- [Information supplied]
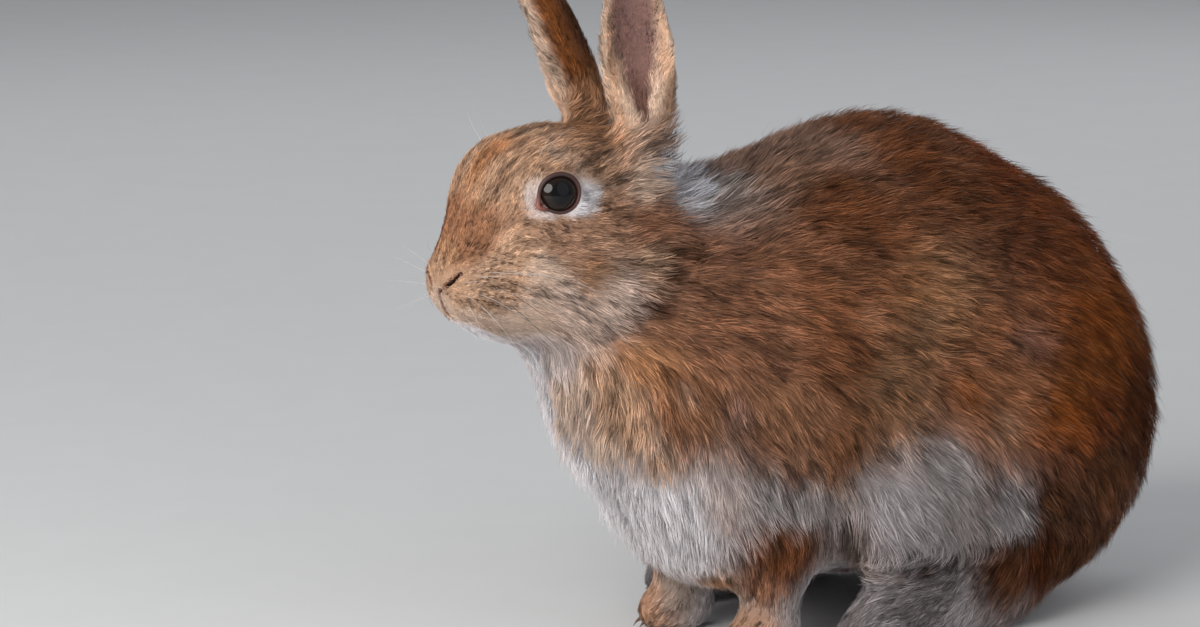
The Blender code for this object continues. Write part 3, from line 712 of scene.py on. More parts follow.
def off_route(points, route):
    """How far each point lies from a route of straight stretches."""
    best = np.full(len(points), 1.0)
    for start, end in zip(route[:-1], route[1:]):
        way = end - start
        share = np.clip((points - start) @ way / max(way @ way, 1e-12), 0, 1)
        best = np.minimum(best, lengths(points - start - share[:, None] * way))
    return best


def all_folds(tree):
    """Every fold as (fold, its route on the skin), on both sides."""
    twitch = Matrix.Translation((0, -NOSE_TWITCH * MM, 0))
    found = [(fold, mirror(side)) for fold in BODY_FOLDS for side in SIDES]
    found += [(JAW, HEAD @ mirror(side)) for side in SIDES]
    found += [(fold, HEAD @ twitch @ mirror(LEFT)) for fold in NOSE_FOLDS]
    found += [(fold, HEAD @ mirror(RIGHT)) for fold in NOSE_FOLDS if fold.route[-1][1]]
    found += [(fold, Matrix()) for fold in toe_folds()]
    return [(fold, laid_on(fold.route, matrix, tree)) for fold, matrix in found]


def skin_tree(skin):
    skin.data.update()
    return BVHTree.FromPolygons([v.co.copy() for v in skin.data.vertices],
                                [tuple(p.vertices) for p in skin.data.polygons])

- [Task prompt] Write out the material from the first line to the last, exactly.

- [Written answer]
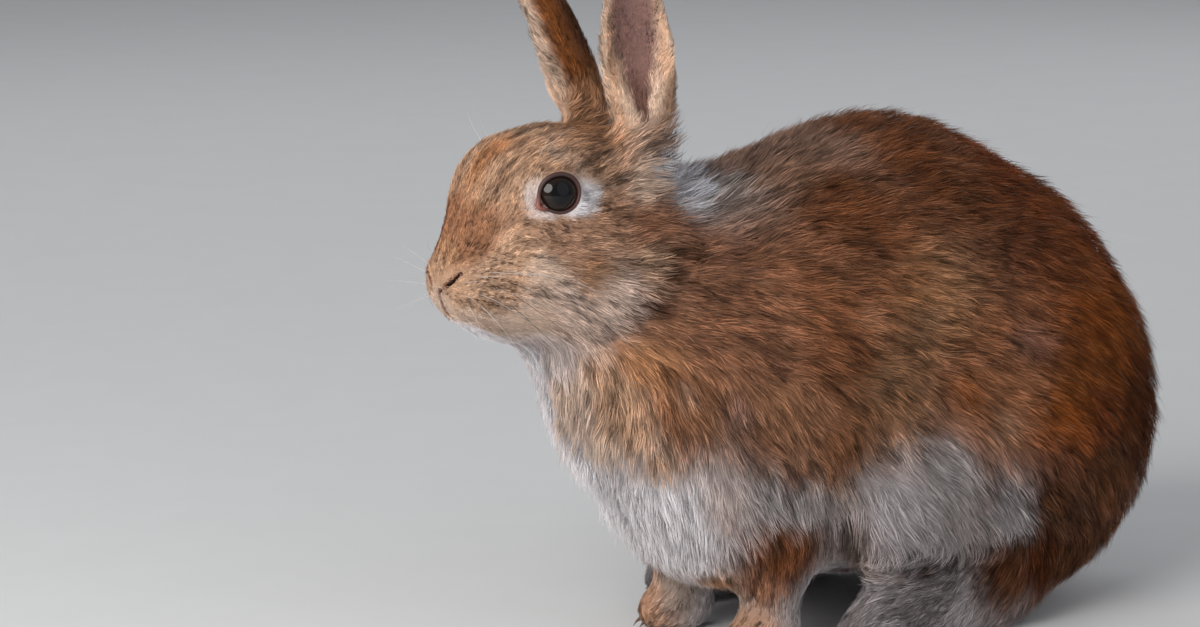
The Blender code for this object continues. Write part 3, from line 712 of scene.py on. More parts follow.
def off_route(points, route):
    """How far each point lies from a route of straight stretches."""
    best = np.full(len(points), 1.0)
    for start, end in zip(route[:-1], route[1:]):
        way = end - start
        share = np.clip((points - start) @ way / max(way @ way, 1e-12), 0, 1)
        best = np.minimum(best, lengths(points - start - share[:, None] * way))
    return best


def all_folds(tree):
    """Every fold as (fold, its route on the skin), on both sides."""
    twitch = Matrix.Translation((0, -NOSE_TWITCH * MM, 0))
    found = [(fold, mirror(side)) for fold in BODY_FOLDS for side in SIDES]
    found += [(JAW, HEAD @ mirror(side)) for side in SIDES]
    found += [(fold, HEAD @ twitch @ mirror(LEFT)) for fold in NOSE_FOLDS]
    found += [(fold, HEAD @ mirror(RIGHT)) for fold in NOSE_FOLDS if fold.route[-1][1]]
    found += [(fold, Matrix()) for fold in toe_folds()]
    return [(fold, laid_on(fold.route, matrix, tree)) for fold, matrix in found]


def skin_tree(skin):
    skin.data.update()
    return BVHTree.FromPolygons([v.co.copy() for v in skin.data.vertices],
                                [tuple(p.vertices) for p in skin.data.polygons])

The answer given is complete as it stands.